Some people still even remember that it began life as a fur-trading outpost of John Jacob Astor’s. Monuments and parks all around it remind tourists that points nearby were the terminus of the Lewis & Clark expedition
But even among Pacific Northwet locals, the harrowing history of Astoria’s founding and failure have been mostly forgotten.
Because Astoria was never supposed to be just a berg clinging to life at the dreary edge of a continent; it was meant to be both the center of a global commercial empire (in Astor’s eyes) and a sister country to the U.S. (in Thomas Jefferson’s vision). This little city of (now) about 10,000 mostly working-class people was supposed to spread an entire civilization, a new republic, down the coast to Mexico, up the coast to Alaska, and inland to the Rockies. It was supposed to be the founding colony, like a Jamestown or a Plymouth, from which much more would grow.
A lot of things got in the way of Astor’s and Jefferson’s hopes. The War of 1812 was the big one. So were shipwrecks, starvation, violence, misbehaving rivers, incomprehensibly big trees, rain, mud, thirst, accidents, fatal misunderstanding of other cultures, and alll the usual things that plague wilderness pioneers.
But one of those usual things was bad leadership. Astor was a true visionary and a commercial genius, but of the three leaders he chose to establish Astoria, two were egotistical idiots who sabotaged the venture (one via blind, murderous arrogance, the other by misrule followed ultimately by a traitorous sellout). The third was by all accounts a very good man and a respected consensus leader – whose inexperience, indecisiveness, lack of urgency, and derelictions of duty played a huge role in the eventual destruction of Astor’s venture.
So today instead of the center of a Pacific empire we have a small town, barely hanging on (though reports filtering back east from Astoria’s explorers did inspire settlers to begin trekking to Oregon’s lush Willamette Valley and the paths the Astorians forged through the wilds with their suffering created the famous Oregon Trail). And of course the Pacific region did, 200 years later, become the major trade empire Astor envisioned.
Funny how history is so full of might-have-beens.
Many factors contributed. But the fate of Astoria hinged above all on a distant man in even-then comfortable urban Manhattan making short-sighted decisions about how people would behave in conditions and environments he could not imagine.
But you can’t blame Astor. Well, you can blame him for a lot of things including ultimately the fact that 40% of his Astorians died. But he did his best, and he continued to fight (and fight hard and cannily) for his venture even after his onsite representatives had effectively abandoned it. You can’t blame him for his failure to foresee the future and predict how his chosen agents would behave in unpredictable circumstances.

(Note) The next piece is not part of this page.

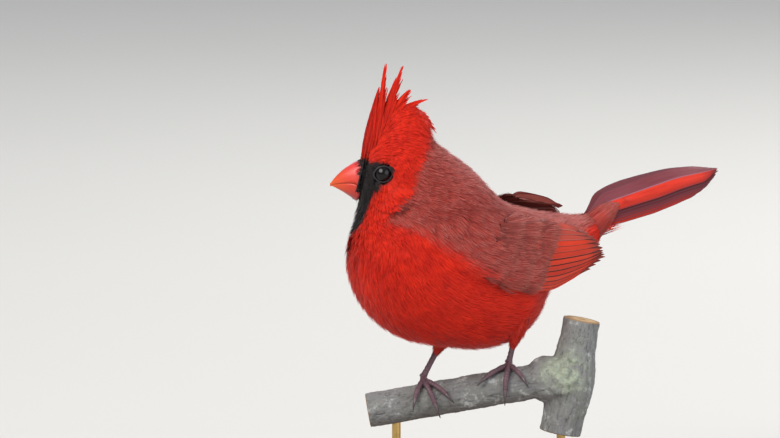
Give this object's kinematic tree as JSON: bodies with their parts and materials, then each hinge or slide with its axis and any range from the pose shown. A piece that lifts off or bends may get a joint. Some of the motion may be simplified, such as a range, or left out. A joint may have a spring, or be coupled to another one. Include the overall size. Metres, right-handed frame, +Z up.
{
  "type": "northern cardinal",
  "caption": "Life-size still model of a male northern cardinal with a raised crest, gripping a short cut branch on a plain display stand.",
  "frame": {"origin": "centre of the flat underside of the stand's base", "axes": "+Z up; the bill points along -X and the tail along +X; -Y is the side that the bird shows"},
  "size_m": [0.1783, 0.1106, 0.2048],
  "materials": {
    "scarlet_plumage": "soft overlapping body feathers",
    "crest_plumage": "soft raised crest feathers",
    "wing_plumage": "smooth satin flight feathers",
    "tail_plumage": "smooth satin tail feathers",
    "bill_horn": "satin horn",
    "eye": "glossy",
    "leg_skin": "matt scaled skin",
    "claw_horn": "satin horn",
    "bark": "rough bark",
    "stand_wood": "satin varnish",
    "stand_rod": "brushed"
  },
  "bodies": {
    "root": {"bill_lower": "bill_horn", "bill_upper": "bill_horn", "claw_left_hind": "claw_horn", "claw_left_inner": "claw_horn", "claw_left_middle": "claw_horn", "claw_left_outer": "claw_horn", "claw_right_hind": "claw_horn", "claw_right_inner": "claw_horn", "claw_right_middle": "claw_horn", "claw_right_outer": "claw_horn", "eye_left": "eye", "eye_right": "eye", "head": "crest_plumage", "leg_left": "leg_skin", "leg_right": "leg_skin", "neck": "scarlet_plumage", "perch": "bark", "stand_base": "stand_wood", "stand_rod_left": "stand_rod", "stand_rod_right": "stand_rod", "tail": "tail_plumage", "thigh_left": "scarlet_plumage", "thigh_right": "scarlet_plumage", "torso": "scarlet_plumage", "wing_left": "wing_plumage", "wing_right": "wing_plumage"}
  },
  "joints": []
}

This is simply what happens when distant “experts” imagine they can control far-off populations whose real world is very different than their own.
Of course, Astor was hampered by having no communication and no ability either to direct or rescue his venture from afar.
Things are different now. Technically.
But human beings aren’t.
The next time east coast masterminds make foolish decisions about people they don’t know and can never effectively control, we can hope that starvation and violence won’t be the result – though as we can see looking around the world, it often still is.